Francesca Albiniano
Il diritto di critica all’interno dei luoghi di lavoro è espressione della libertà di manifestare il proprio pensiero sancita dall’art. 21 Cost., ed è ribadito dall’art. 1 L. n. 300/1970 (Statuto dei lavoratori) che, da un lato, garantisce la libera manifestazione del pensiero, e, dall’altro, pone un’esigenza di contemperamento con i principi della Costituzione e delle norme dello Statuto medesimo (v., BETTINI, Il diritto di critica del lavoratore nella giurisprudenza, in AA.VV., Diritto e libertà, Studi in memoria di Matteo Dell’Olio, Giappichelli, 2008, 141).
Il diritto di critica non può dunque essere esercitato in modo indiscriminato, ma trova un primo limite in tutti gli altri diritti con eguale copertura costituzionale e nelle norme che ne fondano i presupposti giuridici (V. Corte Cost. 4 maggio 1970, n. 65).
L’esposizione di idee attraverso la critica risulta potenzialmente dannosa quando è attuata nei confronti del datore di lavoro da parte del lavoratore. Quest’ultimo, infatti, grazie all’inserimento nel tessuto aziendale, ha un contatto diretto e continuo con dati e fatti concernenti la realtà organizzativa. Sicché, la sua critica può risultare particolarmente incisiva e dannosa.
Sotto il profilo dell’autenticità dei fatti denunziati, un pilastro essenziale è rappresentato dal rispetto del principio di “continenza sostanziale”, in base al quale i fatti narrati devono essere veri ed obiettivi (la giurisprudenza, sul punto, è consolidata. Fra le tante, v. Cass. 10 dicembre 2008, n. 29008; App. Milano, Sez. lav., 24 ottobre 2014, n. 972).

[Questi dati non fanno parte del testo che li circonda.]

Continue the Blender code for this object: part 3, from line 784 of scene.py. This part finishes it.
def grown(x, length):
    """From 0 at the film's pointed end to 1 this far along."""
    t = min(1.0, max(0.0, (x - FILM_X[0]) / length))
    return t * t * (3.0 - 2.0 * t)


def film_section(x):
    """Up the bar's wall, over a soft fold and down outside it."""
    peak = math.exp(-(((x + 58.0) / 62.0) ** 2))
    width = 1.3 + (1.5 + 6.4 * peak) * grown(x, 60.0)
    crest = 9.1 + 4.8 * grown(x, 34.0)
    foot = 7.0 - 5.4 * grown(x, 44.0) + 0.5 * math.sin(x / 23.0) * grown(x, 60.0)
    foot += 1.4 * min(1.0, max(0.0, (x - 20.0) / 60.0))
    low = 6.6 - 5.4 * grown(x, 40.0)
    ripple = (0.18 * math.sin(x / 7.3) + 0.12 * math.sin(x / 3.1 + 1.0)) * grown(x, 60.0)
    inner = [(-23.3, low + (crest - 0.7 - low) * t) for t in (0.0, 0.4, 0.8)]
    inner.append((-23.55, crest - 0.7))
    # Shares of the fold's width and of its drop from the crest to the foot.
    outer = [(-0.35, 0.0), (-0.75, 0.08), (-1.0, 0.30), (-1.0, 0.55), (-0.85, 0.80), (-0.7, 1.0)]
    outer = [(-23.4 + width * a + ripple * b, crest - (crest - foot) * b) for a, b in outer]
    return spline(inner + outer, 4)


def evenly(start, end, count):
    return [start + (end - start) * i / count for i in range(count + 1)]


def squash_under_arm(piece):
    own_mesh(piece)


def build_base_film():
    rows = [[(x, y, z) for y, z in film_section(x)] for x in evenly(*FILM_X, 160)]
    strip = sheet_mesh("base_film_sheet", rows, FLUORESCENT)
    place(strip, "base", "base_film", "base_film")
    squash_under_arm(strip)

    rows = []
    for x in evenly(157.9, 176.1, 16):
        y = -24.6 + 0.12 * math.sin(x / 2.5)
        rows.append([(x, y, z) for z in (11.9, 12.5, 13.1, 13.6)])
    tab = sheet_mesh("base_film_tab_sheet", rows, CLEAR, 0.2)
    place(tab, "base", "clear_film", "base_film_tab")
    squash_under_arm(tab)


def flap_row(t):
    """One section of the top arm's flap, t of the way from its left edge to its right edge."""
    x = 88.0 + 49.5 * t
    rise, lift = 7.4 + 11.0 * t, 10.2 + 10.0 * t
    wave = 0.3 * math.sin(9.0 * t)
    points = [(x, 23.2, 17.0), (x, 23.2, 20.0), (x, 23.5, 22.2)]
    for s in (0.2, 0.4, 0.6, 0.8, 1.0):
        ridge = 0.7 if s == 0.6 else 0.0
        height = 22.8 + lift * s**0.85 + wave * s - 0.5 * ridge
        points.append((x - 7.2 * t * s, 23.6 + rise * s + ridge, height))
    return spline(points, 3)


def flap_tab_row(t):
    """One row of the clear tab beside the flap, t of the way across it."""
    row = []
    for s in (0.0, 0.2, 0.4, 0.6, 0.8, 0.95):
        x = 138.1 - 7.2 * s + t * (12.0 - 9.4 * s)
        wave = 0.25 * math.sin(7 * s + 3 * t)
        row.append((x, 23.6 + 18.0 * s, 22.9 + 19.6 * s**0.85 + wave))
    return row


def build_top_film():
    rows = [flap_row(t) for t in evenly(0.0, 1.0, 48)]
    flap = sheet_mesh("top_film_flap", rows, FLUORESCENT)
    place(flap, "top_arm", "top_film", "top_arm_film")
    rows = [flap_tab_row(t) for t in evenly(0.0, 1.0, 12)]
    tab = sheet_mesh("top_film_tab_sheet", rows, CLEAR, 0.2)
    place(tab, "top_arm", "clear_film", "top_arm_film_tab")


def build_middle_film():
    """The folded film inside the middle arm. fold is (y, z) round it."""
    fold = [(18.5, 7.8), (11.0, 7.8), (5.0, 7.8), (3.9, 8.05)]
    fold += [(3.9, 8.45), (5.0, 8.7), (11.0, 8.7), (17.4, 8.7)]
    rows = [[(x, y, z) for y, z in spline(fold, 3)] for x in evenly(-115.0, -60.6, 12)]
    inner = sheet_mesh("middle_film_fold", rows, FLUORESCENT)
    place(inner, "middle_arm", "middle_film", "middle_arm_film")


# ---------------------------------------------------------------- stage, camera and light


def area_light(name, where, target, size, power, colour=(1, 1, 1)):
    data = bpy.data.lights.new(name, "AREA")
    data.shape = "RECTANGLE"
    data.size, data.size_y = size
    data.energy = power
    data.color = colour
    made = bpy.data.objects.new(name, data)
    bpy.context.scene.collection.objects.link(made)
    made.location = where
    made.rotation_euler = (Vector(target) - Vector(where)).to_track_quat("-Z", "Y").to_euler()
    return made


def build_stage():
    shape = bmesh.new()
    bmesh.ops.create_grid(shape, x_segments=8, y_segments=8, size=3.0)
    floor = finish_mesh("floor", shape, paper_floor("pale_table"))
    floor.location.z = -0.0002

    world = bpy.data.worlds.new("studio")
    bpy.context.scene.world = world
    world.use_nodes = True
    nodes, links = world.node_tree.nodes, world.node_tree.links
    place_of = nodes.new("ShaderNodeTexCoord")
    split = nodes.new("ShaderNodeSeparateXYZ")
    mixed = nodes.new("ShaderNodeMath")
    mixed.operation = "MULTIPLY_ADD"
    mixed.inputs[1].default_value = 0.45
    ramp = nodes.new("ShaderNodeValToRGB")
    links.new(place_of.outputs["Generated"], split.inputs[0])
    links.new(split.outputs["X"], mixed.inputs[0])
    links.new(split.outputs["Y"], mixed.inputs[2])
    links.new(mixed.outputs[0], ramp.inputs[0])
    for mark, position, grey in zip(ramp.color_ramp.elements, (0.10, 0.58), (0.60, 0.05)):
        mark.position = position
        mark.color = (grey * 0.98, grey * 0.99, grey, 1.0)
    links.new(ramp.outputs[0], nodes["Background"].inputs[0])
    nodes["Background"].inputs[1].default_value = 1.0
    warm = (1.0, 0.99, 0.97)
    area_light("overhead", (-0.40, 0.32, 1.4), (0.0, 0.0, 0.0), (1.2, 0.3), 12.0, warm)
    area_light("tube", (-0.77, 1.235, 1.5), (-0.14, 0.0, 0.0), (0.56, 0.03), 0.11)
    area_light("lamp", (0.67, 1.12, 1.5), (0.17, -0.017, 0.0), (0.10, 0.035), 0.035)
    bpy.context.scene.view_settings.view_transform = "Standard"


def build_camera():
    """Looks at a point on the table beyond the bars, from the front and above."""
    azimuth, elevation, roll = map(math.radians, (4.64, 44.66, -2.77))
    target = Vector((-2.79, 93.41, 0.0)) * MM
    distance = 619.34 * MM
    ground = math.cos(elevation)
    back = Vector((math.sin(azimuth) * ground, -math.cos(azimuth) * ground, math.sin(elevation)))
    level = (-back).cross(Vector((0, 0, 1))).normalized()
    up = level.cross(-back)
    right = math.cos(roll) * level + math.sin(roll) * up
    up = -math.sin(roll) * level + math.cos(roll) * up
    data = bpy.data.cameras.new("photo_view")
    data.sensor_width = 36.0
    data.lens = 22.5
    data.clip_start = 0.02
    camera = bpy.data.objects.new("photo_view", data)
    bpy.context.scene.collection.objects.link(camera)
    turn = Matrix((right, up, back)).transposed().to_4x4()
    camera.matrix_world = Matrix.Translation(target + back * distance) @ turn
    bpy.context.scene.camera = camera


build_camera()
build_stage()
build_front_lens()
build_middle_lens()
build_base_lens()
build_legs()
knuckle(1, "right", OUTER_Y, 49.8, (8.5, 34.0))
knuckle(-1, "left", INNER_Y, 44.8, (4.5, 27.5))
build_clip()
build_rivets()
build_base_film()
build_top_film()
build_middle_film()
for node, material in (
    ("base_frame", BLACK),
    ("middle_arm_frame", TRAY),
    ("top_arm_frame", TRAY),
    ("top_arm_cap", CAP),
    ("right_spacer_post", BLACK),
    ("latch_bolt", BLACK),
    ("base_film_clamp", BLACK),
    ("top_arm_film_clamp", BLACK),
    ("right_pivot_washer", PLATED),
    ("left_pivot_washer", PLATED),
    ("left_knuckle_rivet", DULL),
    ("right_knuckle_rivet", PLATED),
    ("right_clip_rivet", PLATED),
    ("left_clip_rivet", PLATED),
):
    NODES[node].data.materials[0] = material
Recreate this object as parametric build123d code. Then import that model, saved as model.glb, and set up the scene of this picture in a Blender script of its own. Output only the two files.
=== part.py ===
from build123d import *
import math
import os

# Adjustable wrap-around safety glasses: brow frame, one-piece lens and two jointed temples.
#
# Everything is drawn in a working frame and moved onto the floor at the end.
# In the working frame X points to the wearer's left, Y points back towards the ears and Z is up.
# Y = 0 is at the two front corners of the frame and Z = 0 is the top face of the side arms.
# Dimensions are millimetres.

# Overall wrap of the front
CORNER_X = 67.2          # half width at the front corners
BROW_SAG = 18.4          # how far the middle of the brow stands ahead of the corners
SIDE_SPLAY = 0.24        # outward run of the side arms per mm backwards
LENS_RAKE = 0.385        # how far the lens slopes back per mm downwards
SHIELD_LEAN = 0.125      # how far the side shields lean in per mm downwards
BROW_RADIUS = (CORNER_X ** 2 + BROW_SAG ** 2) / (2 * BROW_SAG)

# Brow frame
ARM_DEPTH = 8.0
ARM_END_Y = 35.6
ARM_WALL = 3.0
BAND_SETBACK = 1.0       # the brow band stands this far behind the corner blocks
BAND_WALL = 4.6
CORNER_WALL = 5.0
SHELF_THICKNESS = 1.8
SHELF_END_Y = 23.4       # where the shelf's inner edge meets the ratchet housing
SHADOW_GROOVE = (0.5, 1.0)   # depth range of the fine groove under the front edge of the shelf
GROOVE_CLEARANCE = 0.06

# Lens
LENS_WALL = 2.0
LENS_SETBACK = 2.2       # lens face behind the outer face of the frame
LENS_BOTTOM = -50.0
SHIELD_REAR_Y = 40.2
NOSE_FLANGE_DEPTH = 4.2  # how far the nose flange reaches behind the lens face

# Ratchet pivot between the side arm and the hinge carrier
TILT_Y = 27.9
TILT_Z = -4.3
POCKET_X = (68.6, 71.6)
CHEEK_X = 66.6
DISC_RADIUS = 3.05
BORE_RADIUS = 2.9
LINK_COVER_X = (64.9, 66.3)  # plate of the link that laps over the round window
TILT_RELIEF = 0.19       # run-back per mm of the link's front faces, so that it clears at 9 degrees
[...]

Va poi rispettato il principio di pertinenza, secondo cui la critica deve risultare logica, adeguata e coerente con il fine perseguito. Il lavoratore, quindi, deve astenersi dal muovere accuse “baldanzose”, gravando su di lui l’obbligo di valutare l’effettiva consistenza degli elementi in proprio possesso che potrebbero screditare il datore di lavoro.

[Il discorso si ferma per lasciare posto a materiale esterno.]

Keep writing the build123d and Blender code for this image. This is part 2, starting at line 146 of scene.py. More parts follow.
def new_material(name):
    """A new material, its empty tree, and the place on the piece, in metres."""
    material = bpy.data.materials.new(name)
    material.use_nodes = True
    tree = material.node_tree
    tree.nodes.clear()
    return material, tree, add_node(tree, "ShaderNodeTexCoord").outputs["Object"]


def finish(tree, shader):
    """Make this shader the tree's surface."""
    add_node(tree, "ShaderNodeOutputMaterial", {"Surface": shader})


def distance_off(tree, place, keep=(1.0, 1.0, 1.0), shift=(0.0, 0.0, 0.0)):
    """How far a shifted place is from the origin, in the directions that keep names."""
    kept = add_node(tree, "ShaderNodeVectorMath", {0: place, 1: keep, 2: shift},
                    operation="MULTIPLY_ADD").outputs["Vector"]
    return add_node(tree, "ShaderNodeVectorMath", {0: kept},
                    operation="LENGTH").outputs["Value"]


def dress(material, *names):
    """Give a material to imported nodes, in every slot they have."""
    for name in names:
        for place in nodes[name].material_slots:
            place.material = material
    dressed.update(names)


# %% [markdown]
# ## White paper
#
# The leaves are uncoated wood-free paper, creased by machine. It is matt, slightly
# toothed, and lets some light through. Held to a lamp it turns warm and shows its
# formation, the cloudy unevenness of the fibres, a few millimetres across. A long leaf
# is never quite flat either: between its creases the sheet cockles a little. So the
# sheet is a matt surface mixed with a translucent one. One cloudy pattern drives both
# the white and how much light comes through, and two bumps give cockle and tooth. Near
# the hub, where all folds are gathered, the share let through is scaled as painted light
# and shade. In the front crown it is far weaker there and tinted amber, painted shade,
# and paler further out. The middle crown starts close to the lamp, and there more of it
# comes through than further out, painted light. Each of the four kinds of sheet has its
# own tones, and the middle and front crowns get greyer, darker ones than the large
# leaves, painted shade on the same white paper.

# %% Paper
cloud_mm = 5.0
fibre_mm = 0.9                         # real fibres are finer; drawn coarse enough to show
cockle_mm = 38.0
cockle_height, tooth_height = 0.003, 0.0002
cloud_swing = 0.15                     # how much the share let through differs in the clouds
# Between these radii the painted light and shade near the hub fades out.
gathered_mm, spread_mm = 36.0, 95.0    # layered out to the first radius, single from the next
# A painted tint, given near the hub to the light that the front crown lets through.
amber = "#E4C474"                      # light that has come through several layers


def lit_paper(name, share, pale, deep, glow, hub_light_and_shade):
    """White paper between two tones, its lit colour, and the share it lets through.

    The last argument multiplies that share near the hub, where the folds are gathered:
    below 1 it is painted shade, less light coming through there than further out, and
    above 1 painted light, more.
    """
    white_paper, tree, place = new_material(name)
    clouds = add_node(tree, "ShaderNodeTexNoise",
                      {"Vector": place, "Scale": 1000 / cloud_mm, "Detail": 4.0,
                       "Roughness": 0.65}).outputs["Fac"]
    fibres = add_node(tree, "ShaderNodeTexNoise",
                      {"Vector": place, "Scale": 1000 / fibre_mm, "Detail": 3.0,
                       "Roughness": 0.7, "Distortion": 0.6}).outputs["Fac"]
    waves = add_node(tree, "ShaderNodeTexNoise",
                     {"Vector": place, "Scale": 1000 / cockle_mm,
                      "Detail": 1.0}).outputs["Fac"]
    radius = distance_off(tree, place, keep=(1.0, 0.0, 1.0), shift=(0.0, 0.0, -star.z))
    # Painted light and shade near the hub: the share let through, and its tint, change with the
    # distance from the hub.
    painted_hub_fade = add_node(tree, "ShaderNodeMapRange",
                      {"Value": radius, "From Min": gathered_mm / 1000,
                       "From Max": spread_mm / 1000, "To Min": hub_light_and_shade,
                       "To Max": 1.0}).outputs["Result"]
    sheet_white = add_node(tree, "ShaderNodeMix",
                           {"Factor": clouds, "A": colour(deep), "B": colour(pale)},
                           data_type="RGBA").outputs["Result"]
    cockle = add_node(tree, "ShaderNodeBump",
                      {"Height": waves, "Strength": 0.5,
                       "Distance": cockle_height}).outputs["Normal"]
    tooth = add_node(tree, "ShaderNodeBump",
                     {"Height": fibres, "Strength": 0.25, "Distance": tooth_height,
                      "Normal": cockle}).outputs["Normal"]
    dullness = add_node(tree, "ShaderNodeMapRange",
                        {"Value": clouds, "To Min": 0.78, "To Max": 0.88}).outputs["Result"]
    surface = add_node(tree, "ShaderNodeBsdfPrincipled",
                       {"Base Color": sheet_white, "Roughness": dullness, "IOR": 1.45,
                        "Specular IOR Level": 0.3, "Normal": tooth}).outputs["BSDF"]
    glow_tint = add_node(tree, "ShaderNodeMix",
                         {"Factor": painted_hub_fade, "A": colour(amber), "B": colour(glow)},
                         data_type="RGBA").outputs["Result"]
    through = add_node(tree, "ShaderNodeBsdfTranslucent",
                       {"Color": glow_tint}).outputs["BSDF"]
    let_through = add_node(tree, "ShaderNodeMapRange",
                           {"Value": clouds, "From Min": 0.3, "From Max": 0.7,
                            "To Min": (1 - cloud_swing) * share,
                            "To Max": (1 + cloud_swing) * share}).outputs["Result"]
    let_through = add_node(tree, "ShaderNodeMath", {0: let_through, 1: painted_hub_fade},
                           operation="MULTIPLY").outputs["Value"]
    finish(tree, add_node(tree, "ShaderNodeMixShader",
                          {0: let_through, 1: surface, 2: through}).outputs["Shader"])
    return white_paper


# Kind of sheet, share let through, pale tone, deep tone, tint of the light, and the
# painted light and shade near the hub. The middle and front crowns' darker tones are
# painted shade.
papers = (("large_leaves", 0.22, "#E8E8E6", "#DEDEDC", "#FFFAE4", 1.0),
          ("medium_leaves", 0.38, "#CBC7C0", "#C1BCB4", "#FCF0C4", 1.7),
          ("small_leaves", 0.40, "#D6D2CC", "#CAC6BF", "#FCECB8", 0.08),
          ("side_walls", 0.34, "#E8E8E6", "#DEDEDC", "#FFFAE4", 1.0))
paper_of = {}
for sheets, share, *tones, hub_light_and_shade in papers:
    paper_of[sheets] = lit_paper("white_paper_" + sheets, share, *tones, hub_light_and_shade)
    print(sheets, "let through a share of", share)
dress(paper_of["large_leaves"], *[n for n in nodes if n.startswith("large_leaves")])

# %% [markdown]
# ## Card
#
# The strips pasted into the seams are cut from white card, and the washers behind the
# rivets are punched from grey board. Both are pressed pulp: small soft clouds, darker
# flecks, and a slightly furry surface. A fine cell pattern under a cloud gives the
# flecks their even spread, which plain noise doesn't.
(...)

Per quanto concerne le modalità di espressione della critica, assume un particolare rilievo il principio di continenza formale, attinente alla correttezza e civiltà delle forme espressive utilizzate. Pertanto, la manifestazione del pensiero, deve rispettare forme linguistiche, sia scritte che verbali, che evitino frasi denigratorie, offensive e diffamatorie o che ledano l’onore e la reputazione, nonché qualsiasi aspetto della personalità del datore di lavoro (v., Cass. 14 maggio 2012, n. 7471).
Il lavoratore ha poi l’onere d’improntare il proprio comportamento ad un’intensa cooperazione, nel rispetto dei principi di correttezza e buona fede, che regolano il contratto di lavoro, in ragione dello specifico assetto d’interessi che in esso si realizza (artt. 1175 e 1375 cod. civ.. V., fra le tante, Cass. 28 dicembre 2012, n. 24003).
L’esercizio del diritto di critica non deve inoltre violare il dovere di fedeltà gravante sul dipendente ex art. 2105 c.c.(v. Cass. 18 settembre 2013, n. 21362). Secondo tale disposizione, il lavoratore non deve trattare affari in concorrenza con l’imprenditore, né divulgare notizie sull’organizzazione e i metodi di produzione dell’impresa, o farne uso in modo da poter recare ad essa pregiudizio. Tali comportamenti sono infatti idonei a ledere irrimediabilmente il presupposto fiduciario del rapporto di lavoro stesso (v. Cass., 26 marzo 2013, n. 7499). Con la conseguenza che le opinioni espresse dal dipendente comportanti la diffusione di notizie e giudizi pregiudizievoli per l’impresa sono sanzionabili con il licenziamento.